If the tribes had requested an individual hearing with the commission, for example, Fedorchak said the agency "could have set up a consultation on their terms."
Now, commissioners are focused on how to move forward from the Dakota Access controversy.
To Kalk, it's an opportunity to increase public understanding of the relative safety of pipelines, compared with other modes of transport for oil. He noted that pipelines are "much more efficient and safer" than trucks and rail transport.
But Fedorchak argued that many of the protesters aren't willing to accept any new oil infrastructure.
"The reality is the people who remain here simply want to shut down pipelines," she said. "They're here to create havoc for the pipeline industry. It is a powder keg."
For now, all eyes are on the Obama administration, which holds the key to the final approval necessary to finish the North Dakota section of oil pipeline. If and when that happens, Kalk said he's nervous about how protesters will respond but is hoping "everybody follows the rule of law" and that "no one is seriously injured."
Fedorchak said she hoped tribes are more willing to engage in the state approval process for future projects.
"You have to come to the table when you're invited, and you have to engage," she said. "And that's just the responsibility of their elected leaders, and I hope that changes for them in the future and that they feel like it matters to be involved in the state level."

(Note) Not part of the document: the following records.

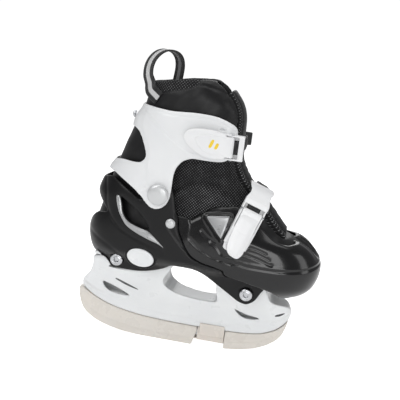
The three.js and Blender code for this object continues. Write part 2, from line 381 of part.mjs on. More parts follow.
// ------------------------------------------------------------------ rivets, bolts
const revolve = (profile, seg, x, z, sgn = 1) => {
  const build = (p) => { const g = new THREE.LatheGeometry(p.map(([r, y]) => new THREE.Vector2(r, y)), seg); g.translate(x, 0, z); return solid(g); };
  const p = profile.map(([r, y]) => [r, y * sgn]);
  const s = build(p);
  return s.volume() > 0 ? s : build([...p].reverse());
};
for (const [sgn, tag] of [[-1, "outer"], [1, "inner"]]) {
  add(`pivot_rivet_${tag}`, revolve([[0, 38.4], [6.2, 38.4], [6.2, 39.7], [3.5, 39.7], [3.5, 48.1], [10.8, 48.1], [10.5, 49.1], [8.2, 50.4], [4.5, 51], [0, 51.2]], 20, ...PIVOT, sgn), M.silver);
  const bush = cut(rod(4.8, sgn < 0 ? -47.7 : 40.1, sgn < 0 ? -40.1 : 47.7, ...PIVOT, 18), rod(3.9, -60, 60, ...PIVOT, 18));
  add(`pivot_bush_${tag}`, bush, M.spring);
  add(`guide_rivet_${tag}`, revolve([[0, 35.5], [5.2, 35.5], [5.2, 36.4], [2.35, 36.4], [2.35, 46.0], [5.2, 46.0], [4.7, 47.1], [2.6, 48], [0, 48.2]], 16, ...GUIDE, sgn), M.silver);
}
rear = cut(rear, rod(5.2, -60, 60, ...PIVOT, 18));
add("rear_shell", rear, M.black);
const hex = (r, x, z) => Array.from({ length: 6 }, (_, i) => [x + r * Math.cos((i * Math.PI) / 3), z + r * Math.sin((i * Math.PI) / 3)]);
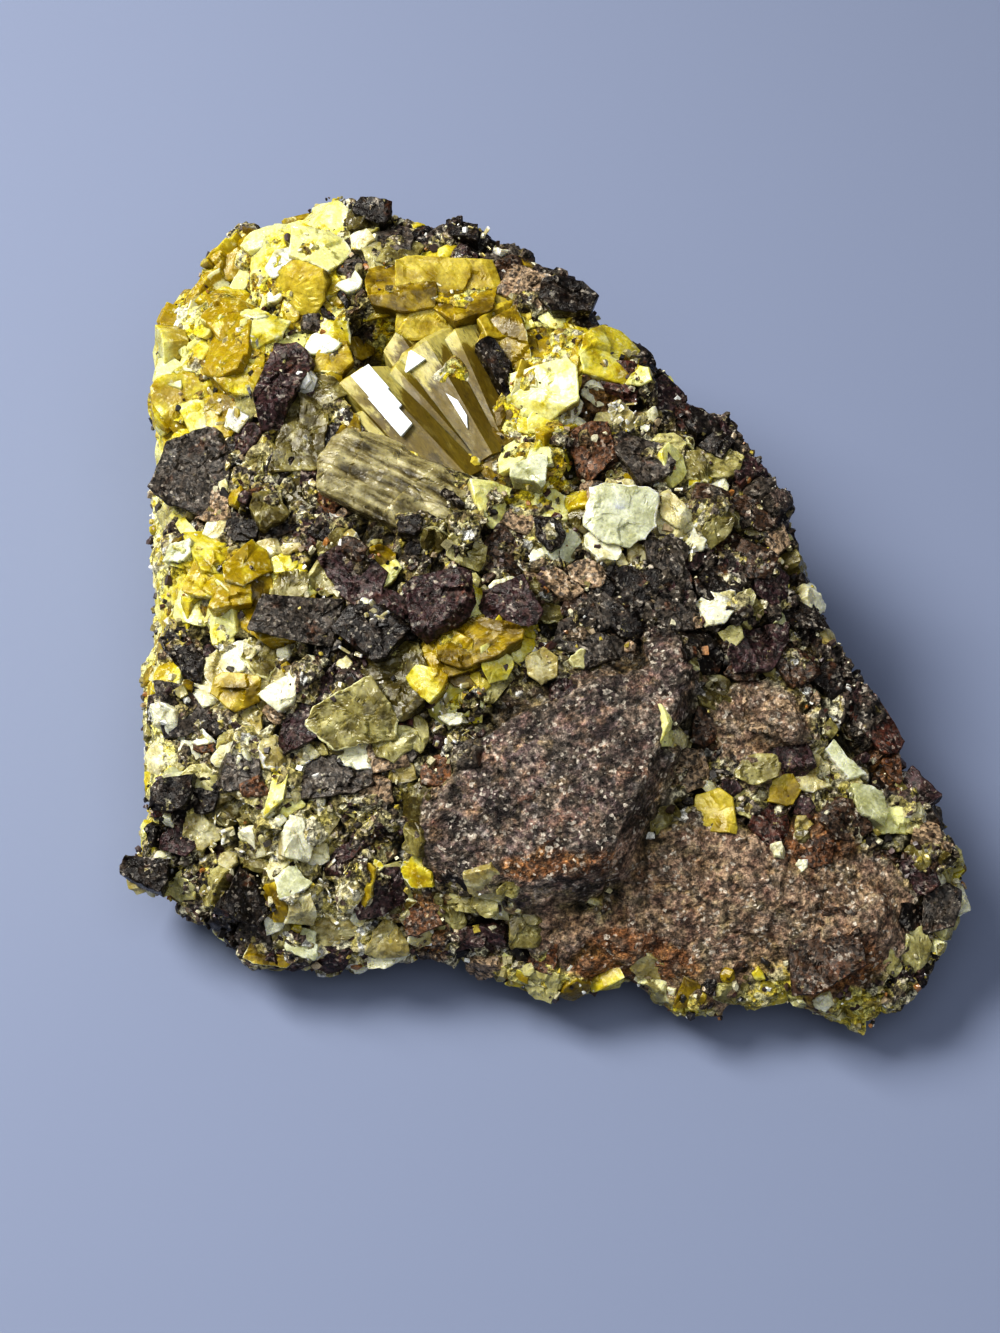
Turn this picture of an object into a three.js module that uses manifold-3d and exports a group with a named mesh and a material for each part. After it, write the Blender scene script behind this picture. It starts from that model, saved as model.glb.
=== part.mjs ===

She said she's confident the Dakota Access conflict won't hamper any future attempts to work with tribes on infrastructure issues.
"Tomorrow's a new day, and I deal with people on face value, and I believe that every relationship can be improved," she said. "There's tensions for sure, but again, it's the responsibility as a leader to put that aside and find a productive way to work together. We're all North Dakotans, and we all want what's best for the state and for the people living here, and we'll find a way to work together in a productive way, I'm sure of it."